Il semblerait que les modalités de fonctionnement de ce marché aient eu des conséquences importantes sur les prix de marché de l'électricité. Si la production française d'électricité est peu émettrice de CO 2 , une proportion non négligeable de la production électrique européenne est, pour sa part, issue de moyens thermiques. Or, les normes communautaires conduisent à allouer gratuitement 90 % des quotas aux électriciens 213 ( * ) alors que, dans le même temps, ces derniers intègrent très largement le coût de la tonne de CO 2 dans les prix de marché de l'électricité. Dans ces conditions, comme l'ont souligné de nombreux intervenants auditionnés par la mission, ce système ne crée aucune incitation en faveur des technologies les moins émettrices et confère aux producteurs d'électricité des rentes qui n'apparaissent pas justifiées, en particulier pour ceux disposant de mix énergétiques peu émetteurs .

Votre mission d'information considère que ce point devra faire l'objet d'une attention particulière lors des discussions sur le futur paquet législatif énergétique afin que le système d'émissions pénalise plus fortement les techniques émettrices de CO 2 .

* 208 En particulier, les techniques de production d'électricité à partir d'hydrocarbures sont largement dépendantes des variations des cours du pétrole.

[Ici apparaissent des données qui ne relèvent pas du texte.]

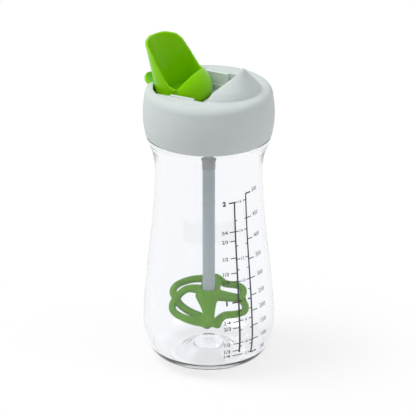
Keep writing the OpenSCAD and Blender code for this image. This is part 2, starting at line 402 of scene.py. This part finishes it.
# %% A lathe as a tree
LATHE_STEPS = 128
SEAM_DISTANCE = 0.001 * MM
lathe, given = start_tree("lathe", Steps=LATHE_STEPS)
profile = given.outputs["Geometry"]
count = add_node(lathe, "GeometryNodeAttributeDomainSize", {"Geometry": profile})
rows = count.outputs["Point Count"]
steps = given.outputs["Steps"]
columns = add_node(lathe, "ShaderNodeMath", {0: steps, 1: 1.0}, operation="ADD")
grid = add_node(
    lathe,
    "GeometryNodeMeshGrid",
    {"Vertices X": columns.outputs[0], "Vertices Y": rows},
)
index = add_node(lathe, "GeometryNodeInputIndex").outputs["Index"]
row = add_node(lathe, "ShaderNodeMath", {0: index, 1: rows}, operation="MODULO")
share = add_node(lathe, "ShaderNodeMath", {0: index, 1: rows}, operation="DIVIDE")
column = add_node(lathe, "ShaderNodeMath", {0: share.outputs[0]}, operation="FLOOR")
whole = add_node(lathe, "ShaderNodeMath", {0: column.outputs[0], 1: steps}, operation="DIVIDE")
angle = add_node(lathe, "ShaderNodeMath", {0: whole.outputs[0], 1: 2 * pi}, operation="MULTIPLY")
where = add_node(lathe, "GeometryNodeInputPosition").outputs["Position"]
taken = add_node(
    lathe,
    "GeometryNodeSampleIndex",
    {"Geometry": profile, "Value": where, "Index": row.outputs[0]},
    data_type="FLOAT_VECTOR",
)
spun = add_node(
    lathe,
    "ShaderNodeVectorRotate",
    {"Vector": taken.outputs["Value"], "Angle": angle.outputs[0]},
    rotation_type="Z_AXIS",
)
placed = add_node(
    lathe,
    "GeometryNodeSetPosition",
    {"Geometry": grid.outputs["Mesh"], "Position": spun.outputs["Vector"]},
)
closed = add_node(
    lathe,
    "GeometryNodeMergeByDistance",
    {"Geometry": placed.outputs["Geometry"], "Distance": SEAM_DISTANCE},
)
end_tree(lathe, closed.outputs["Geometry"], clear_plastic)
print("lathe tree:", len(lathe.nodes), "nodes")


# %% The bottle's profile
def through(points, steps):
    """Catmull-Rom curve through points of (radius, height)."""
    curve = []
    last = len(points) - 1
    for i in range(last):
        a, b, c, d = (points[max(0, min(k, last))] for k in (i - 1, i, i + 1, i + 2))
        for k in range(steps):
            t = k / steps
            curve.append(
                tuple(
                    0.5
                    * (
                        2 * q
                        + (r - p) * t
                        + (2 * p - 5 * q + 4 * r - s) * t**2
                        + (3 * q - p - 3 * r + s) * t**3
                    )
                    for p, q, r, s in zip(a, b, c, d)
                )
            )
    return curve + [points[last]]


WALL = 2
FLOOR_TOP = 9
SHOULDER_INSIDE = 137.4
CURVE_STEPS = 6
body_curve = through(
    [
        (19.5, 0),
        (22.4, 0),
        (25.5, 1.15),
        (28.5, 2.45),
        (31.2, 3.95),
        (33.7, 6.3),
        (35.8, 9.8),
        (37.3, 14.6),
        (38.2, 20.6),
        (38.45, 28.7),
        (37.2, 46.1),
        (35.1, 66.6),
        (32.9, 87),
        (31.4, 107.5),
        (31.2, 117),
        (31.6, 125),
        (33, 131.2),
        (35, 136.6),
        (36, 139.4),
    ],
    CURVE_STEPS,
)
# The curve dips a little before it leaves the ring that the bottle stands on.
body_curve = [(r, max(z, 0)) for r, z in body_curve]
# The floor rises to a low dome, and a small button stands on it inside.
DOME_STEPS = 3
under = [(0, 6.8), (4, 6.5), (8, 5.1), (12, 3.5), (16, 1.7), (18, 0.8)]
button = [(9.4, 7), (8.2, 8.5), (6.2, 10), (4, 10.6), (0, 10.7)]
dome_under = through(under, DOME_STEPS)
dome_top = through([(21.2, 2.3), (17, 3.9), (12.5, 5.7)] + button, DOME_STEPS)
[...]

* 209 De l'avis de nombreux experts, le prix de la tonne de CO 2 sur le marché des émissions oscille autour de 20 euros et a un impact compris entre 50 et 70 % sur le MWh électrique.

* 210 Comme l'a souligné M. Jean-Philippe Benard, président de la commission électricité de l'Union des industries utilisatrices d'énergie (UNIDEN) - Audition du 14 mars 2007.

* 211 Directive 2003/87/CE du Parlement européen et du Conseil du 13 octobre 2003 établissant un système d'échange de quotas d'émission de gaz à effet de serre dans la Communauté et modifiant la directive 96/61/CE du Conseil, modifiée par la directive 2004/101/CE du 27 octobre 2004.

* 212 Le système a été mis en place pour une première période allant de 2005 à 2007. La seconde période d'engagement couvre les années 2008-2012.

* 213 Comme aux autres industriels concernés.